Tablaphilia is a unique symphony of tabla. It is based on the central theme of Chaturashram, the four stages of human life. Composed and directed by renowned tabla maestro, Samir Chatterjee, this Symphony of Tabla brings together the power of 22 thundering tablas and four melodious vocals to produce a moving, inspiring and thought-provoking experience of the philosophy of sound.
This 70-minute piece interprets the four stages of human life (ashrams) as perceived and maintained in ancient Indian society. The first stage, Bramhacharya, identified as the student life, is meant to be dedicated to the pursuit of Brahma, the creator – our source and destination. In this stage, we are meant to be engaged solely in the pursuit of real knowledge and wisdom. In the next stage, Garhastha, one chooses a vocation and begins a family life to apply the knowledge and observations acquired in Brahmacharya. Retirement, or Banaprastha, is a transition out of Garhastha, after fulfilling life’s obligations, still having one step in the city and extending the other into the forest. The final stage of Sanyasa brings together complete renunciation of the material world with a feeling of pure ecstasy.

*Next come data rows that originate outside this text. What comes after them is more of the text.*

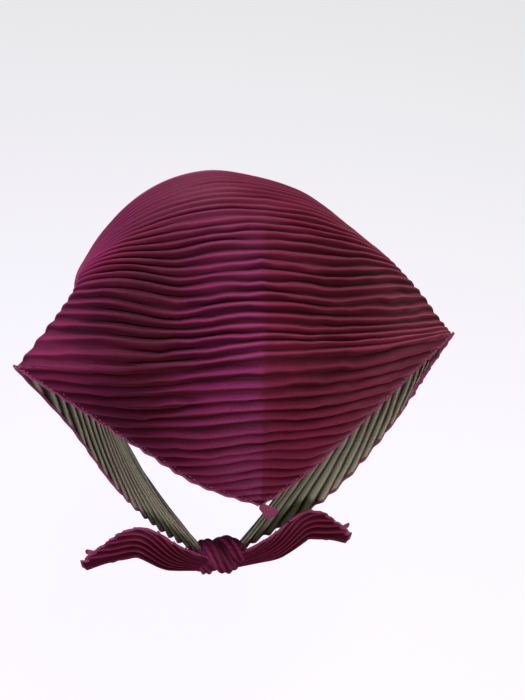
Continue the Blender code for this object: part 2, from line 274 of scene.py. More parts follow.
# How the pleats wander, as shares of a pleat and of their depth, and the painted light and shade on
# them
pleatWander = {
    # soft noise: size, pace per pleat, cm of a wave along the pleat, where both start, seed
    "longDrift": (0.17, 0.8, 3.0, 31, 40, 7),
    "shortDrift": (0.10, 1.3, 0.95, 11, 60, 8),
    "creaseJog": (0.10, 0.9, 1.0, 0, 3.5, 9),
    "depthChange": (0.30, 1.1, 2.6, 5, 20, 10),
    "jogFade": 2.5,             # cm from the crease
    "calmAtRidge": 0.62,        # share of the depth that is pulled flat where the cloth turns
    "calmWidth": 1.7,           # cm
    "calmAtHem": 0.50,          # and where the rolled hem holds it straight
    "hemWidth": 0.8,
    "hemPleats": 8,             # pleats past the corner up to which it does
    "calmPitch": (0.12, 0.3),   # cm between pleats at which they start to wander, and do so fully
    "calmEnds": 1.2,            # pleats at the tip and at the front edge that stay straight
    "roundness": 0.91,          # nearer 1 is a sharper fold
    "lean": 0.10,               # above 0 the lower face is the narrower one, below 0 the upper one
    "leanPasses": 40,
    "slump": 0.03,              # share of the pitch that a crest sinks towards the next one down
    "crownCalm": (0.64, 19.0, 38.0),  # share of it gone on the crown, from and to which pleats
    "crownReach": 4.0,          # cm past the ridge at which the crown's calm ends
    "paintedShadeSteps": (0.02, 0.48, 0.78),  # painted shade, in pleats: crest's end, valley, next crest's start
    "closedPitch": (0.10, 0.62),  # cm between pleats at which only crests show, and all does
    "leastTone": 0.62,          # what of the painted fold shade shows on nearly flat cloth
    "mostTone": 1.3,            # and where the folds are deepest
    "fullTone": 0.37,           # depth in cm from which the folds' painted shade shows fully
    "paintedCrestLine": 0.20,          # extra lightness of the thin painted highlight along a crest
    "paintedCrestLineFrom": 0.95,      # height of the fold's wave at which that line starts
    "crownPaintedLight": -0.18,        # painted light on the crown's flat cloth, below 0 painted shade
    "closedPaintedLight": 0.85,        # extra painted highlight where the pleats lie shut
    "halfPaintedLight": 0.13,           # painted light left of the crease and painted shade right of it
    "halfPaintedLightWidth": 4.5,       # cm
    "paintedPurpleWidth": 3.3,         # cm left of the crease in which the cloth gets painted purple light
    "creaseFades": (23.0, 33.0),  # pleats between which both fade out on the crown
    # slack cloth folds deeper, hangs over and takes painted shade: side, cm from the crease, half
    # width, first and last pleat, gain in depth, change of the lean and of the slump
    "slack": (
        (1, 6.7, 3.0, 2.0, 37.0, 0.45, -0.93, 0.08),
        (1, 8.2, 3.4, -5.0, 19.0, 0.25, -0.20, 0.02),
        (-1, 4.8, 2.4, 8.0, 34.0, 0.20, -0.43, 0.02),
    ),
    "slackRound": 1.2,          # power of the sine that brings it in and out again
    "fullSlack": 0.45,          # gain in depth at which the next two hold in full
    "slackTone": 1.8,           # how much thinner the painted highlight line on a slack fold is
    "slackShade": 0.86,         # and how much painted shade darkens it
}


def unleaned(phase, lean):
    # where the phase, run late by the lean times one minus the cosine, comes to the one asked for:
    # put back into itself until it stands still
    at = phase + 0.0
    for _ in range(pleatWander["leanPasses"]):
        at = 0.5 * at + 0.5 * (phase + lean * (1 - np.cos(math.tau * at)) / math.tau)
    return at


def readAt(field, row):
    # a grid's value between its rows, by straight interpolation down each column
    low = np.clip(np.floor(row).astype(int), 0, len(field) - 2)
    part = np.clip(row - low, 0.0, 1.0)
    column = np.arange(field.shape[1])[None, :]
    if field.ndim == 3:
        part = part[..., None]
    return field[low, column] * (1 - part) + field[low + 1, column] * part


def pleatWave(phase):
    # arc sine of k times the cosine, over arc sine of k: a triangle wave with rounded folds
    k = pleatWander["roundness"]
    return np.arcsin(k * np.cos(math.tau * phase)) / math.asin(k)


def paintedFoldShade(phase):
    # painted shade: 1 on the crest, a smooth step down to 0 in the valley and another one up to the
    # next crest
    crestEnd, valley, nextCrest = pleatWander["paintedShadeSteps"]
    f = phase - np.floor(phase)
    return 1 - smoothStep(crestEnd, valley, f) + smoothStep(nextCrest, 1.0, f)


def foldDepth(pitch, deepest):
    # the third side of a right triangle on the pitch, with one pleat's flat cloth as its longest
    # side: half of it, up to the deepest
    squared = np.clip(scarf["flatPleat"]**2 - pitch**2, scarf["leastFold"], None)
    return np.minimum(np.sqrt(squared) / 2, deepest)


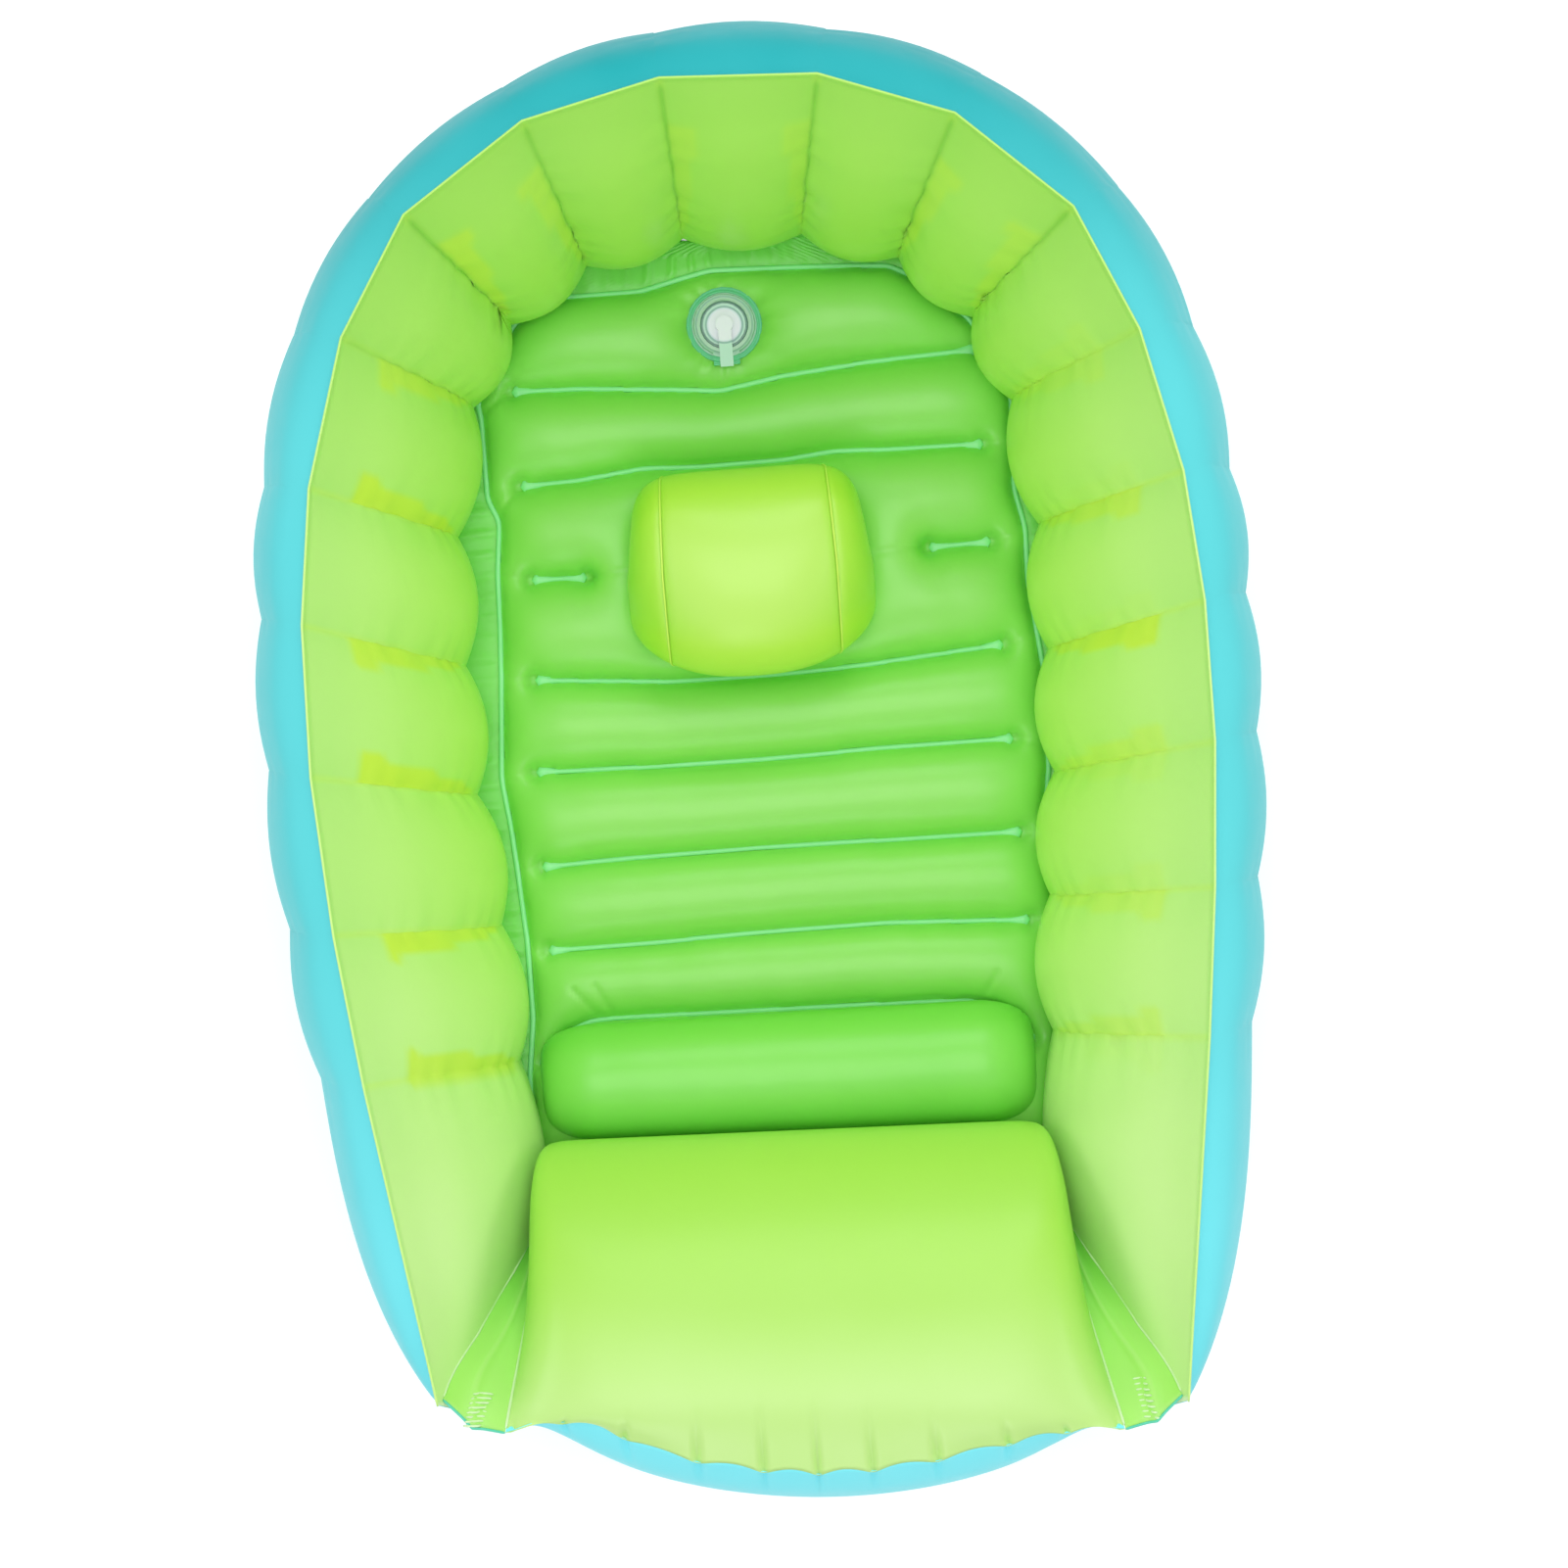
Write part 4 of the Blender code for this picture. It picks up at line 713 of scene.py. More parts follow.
raster_x, raster_y = np.meshgrid(np.arange(RASTER_START[0], RASTER_END[0], CELL),
                                 np.arange(RASTER_START[1], RASTER_END[1], CELL))
spots = np.array([line[k] for line in RIBS for k in (0, -1)], float)
from_spot = np.min([np.hypot(raster_x - sx, raster_y - sy) for sx, sy in spots], axis=0)
held = (~inside(EDGE_WELD, raster_x, raster_y) | (from_spot < HELD_ROUND_SPOT)
        | (distance_to(RIBS + [EDGE_WELD, BOLSTER_LINE], raster_x, raster_y) < HELD_BESIDE_WELD))
under_saddle = ((np.abs(raster_x) / PRINT_HALF_WIDTH) ** PRINT_POWER
                + (np.abs(raster_y - PRINT_Y) / PRINT_HALF_LENGTH) ** PRINT_POWER) < 1
in_drain = np.hypot(raster_x - DRAIN_MM[0], raster_y - DRAIN_MM[1]) < DRAIN_RADIUS * 1000
skin = np.zeros(raster_x.shape)
skin[under_saddle] = skin_at(SADDLE_RISE)
skin[in_drain] = skin_at(DRAIN_RISE)
skin = inflate(~(held | under_saddle | in_drain), skin, CELL)
rise_raster = AIR_SHARE * np.sqrt(2 * np.maximum(skin, 0))
rise_raster = FULL_RISE * (rise_raster / FULL_RISE) ** WELD_EASE


def floor_edges(y):
    """The wall's bottom seam on the left and the right of the floor at each y, less a clearance."""
    end_t = np.linspace(1, 0, END_COLUMNS)
    one_side = len(RIM_CORNERS)
    left, right = (
        np.concatenate([end_lobe(-1, INNER_ROWS, end_t, sign)[-1], creases(-1, INNER_ROWS, at)[-1]])
        for sign, at in ((-1, np.arange(1, one_side)),
                         (1, np.arange(len(RIM) - 2, one_side - 1, -1))))
    return (np.interp(y, left[:, 1], left[:, 0]) + SEAM_CLEARANCE,
            np.interp(y, right[:, 1], right[:, 0]) - SEAM_CLEARANCE,
            min(left[-1, 1], right[-1, 1]) - SEAM_CLEARANCE)


def floor_points(across, along):
    """The floor's plan: x runs between the wall's seams and y from the rear edge to the head. Then
    it is set askew as the wall is."""
    y = np.linspace(FLOOR_REAR, floor_edges(np.zeros(1))[2], along)
    left, right = floor_edges(y)[:2]
    u = np.linspace(0, 1, across)
    x = left[:, None] + (right - left)[:, None] * u
    plan = askew(np.stack([x, np.repeat(y[:, None], across, axis=1)], axis=2))
    return plan[..., 0], plan[..., 1]


def waves(x, y):
    """Five crossing sine waves of unlike lengths, for crinkles that repeat nowhere."""
    turns = ((0.9, 0.31, 0.0), (-0.43, 0.77, 1.9), (0.21, -1.13, 4.1), (1.31, 0.52, 2.7),
             (-0.85, -0.66, 5.5))
    return sum(np.sin(ax * x + ay * y + at) for ax, ay, at in turns) / len(turns)


FLOOR_GRID = (176, 262)
DRAIN_FOLDS, DRAIN_FOLD_START, DRAIN_FOLD_REACH, DRAIN_FOLD_DEPTH = 13, 27, 9, 0.0010
CREASE_WIDTH, CREASE_DEPTH = 1.9, 0.0016
CRINKLE_DEPTH, WELD_CRINKLE_DEPTH = 0.00045, 0.0005
FULL_FOLD_RISE, WELD_CRINKLE_REACH, WELD_FAR = 0.006, 5, 40
HEM_EASE, HEM_WAVE, HEM_FOLD, HEM_TURNS = 5, 0.0010, 0.0020, 0.44
HEAD_START, HEAD_EASE = 250, 50
floor_x, floor_y = floor_points(*FLOOR_GRID)
mm_x, mm_y = floor_x * 1000, floor_y * 1000
rise = read_raster(rise_raster, mm_x, mm_y) / 1000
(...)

In Tablaphilia, we get a reminder of the differences we have created in our approach to all of these (different) phases of our lives, losing their true significance(s). For example, in modern time, Brahmacharya is often engaged in a selected field of study geared toward a particular type of vocation as opposed to being dedicated to the pursuit of truth and comprehensive knowledge about the governing phenomenon of life. Garhastha is the stage we like the most and prefer to drag on to consume the whole of our lives. Retirement is most often painful, contrary to how it used to be perceived in the past, as release and preparation for complete freedom. Modern society has designated Sanyasa for only a particular group of people (only). Tablaphilia reestablishes these stages of our lives, which we live anyway, with greater value and significance. It relates to everyone living this life, irrespective of their varied backgrounds.
The experiences of these different phases of life are expressed through the abstract drum-language of tabla. Tablaphilia uses many of the musical principles, common in western symphony, such as harmony, counterpoint, canon etc. and embraces them in the musical experience that is purely Indian. It uses different traditional taals (rhythmic cycles), ragas and compositions produced out of the sound of tabla, enhanced by vocal inserts, and creates a soundscape that naturally relates the theme to the audience, making it accessible even to the untrained listener. They come out with a wholesome experience of life in those 70 minutes. Tablaphilia becomes more of a life-transforming experience than just a musical performance.
This enthralling production with extraordinary tonal range made its debut performance at Chhandayan’s All Night Concert in May of 2009, in New York city and grew to further perfection, particularly after its successful seven-city tour of Karnataka, a year and a half later.
In the words of some well-known musicians of this style of music, “Tablaphilia has certainly expanded the range of the tabla.” Another said, “it really excited me in a way I have not experienced in a long time.” In October of 2011, Tablaphilia was performed in The Great Hall of the Metropolitan Museum of Art in New York City for veteran listeners of Indian classical music and newcomers alike. Museum administrators raved that, “Tablaphilia transformed the museum into a temple,” and called it “a life-changing concert!” From its exuberant beginnings to its meditative end, Tablaphilia transcends nationality and culture and speaks to all those who experience it.